If head, heart, and hand align but friction persists, consider systemic barriers—environment, incentives, timing. Sometimes, the rational move is to decline or reframe the work.

Mindful productivity: protect your “magic window”

Productivity isn’t about filling minutes; it’s about stewarding energy, emotion, and executive function. Use three questions to open your “magic window”—the period of natural focus and flow:

  1. When is my window? Track the times you reliably feel clear and energized.
  2. What belongs in this window? Reserve it for deep work with the highest signal‑to‑noise.
  3. How can I keep it open? Reduce uncertainty and interruptions, batch shallow tasks elsewhere, and close mental loops before you enter.

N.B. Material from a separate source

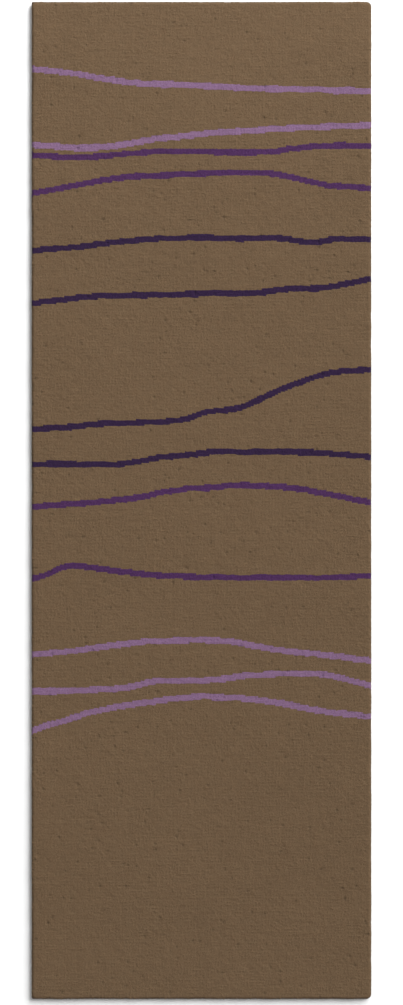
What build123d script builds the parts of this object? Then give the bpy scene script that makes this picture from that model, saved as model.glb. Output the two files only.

Shift your core metric from time to resources: emotions (affect), energy (physiology), and executive functions (working memory, inhibition, planning).

Become a self‑anthropologist: Observe → Hypothesize → Pact → Review

Treat your life like a field study. Start with observation; resist the urge to leap straight into fixing.

  • Observe (one week, brief field notes): mood and energy across the day; conversations that spark clarity—or drain it; activities (e.g., presenting) that reliably create meaning or anxiety.
  • Formulate hypotheses: “A mentor would accelerate my ramp.” “A short course will unblock this skill.” “Two practice reps per week will reduce presentation anxiety.”
  • Design a pact (tiny experiment): “I will do X for Y duration.” Keep it purposeful, actionable, continuous, and trackable (binary: did/didn’t).
    Examples:
    – Co‑work 2 hours, twice a week, for 3 weeks to test pairing as a motivation unlock.
    – Publish one small code artifact weekly for 6 weeks to test consistency and public accountability.
    – Practice a 10‑minute presentation every Friday for one quarter.
  • Review signals: external (outcomes, opportunities, collaborations) and internal (affect, energy, dread vs. desire). Persist, pivot, or pause based on data—not guilt.

Label emotions to regain agency

Affective labeling is deceptively simple: name the emotion (“anxious,” “flat,” “curious”), or describe a landscape (“storm over a dark forest”). Putting words to feelings reduces reactivity and frees cognitive control. It re‑opens the gap between stimulus and response—the place where choice lives.

The mindset shift: from ladders to learning loops

Linear goals promise certainty: first A, then B, then C—then success. But the world changes faster than our plans. Instead of ladders, build learning loops. Start with a research question, run tiny trials, treat failures as data points. Curiosity plus ambition—that’s an experimental mindset. Let uncertainty be a collaborator, not an enemy.

If you want your work to feel energizing rather than draining, don’t chase the next rung. Design your next cycle. Run a small pact. Review the signals. Adjust. Repeat.

Progress isn’t the absence of failure; it’s the presence of learning. And learning is a practice, not a performance.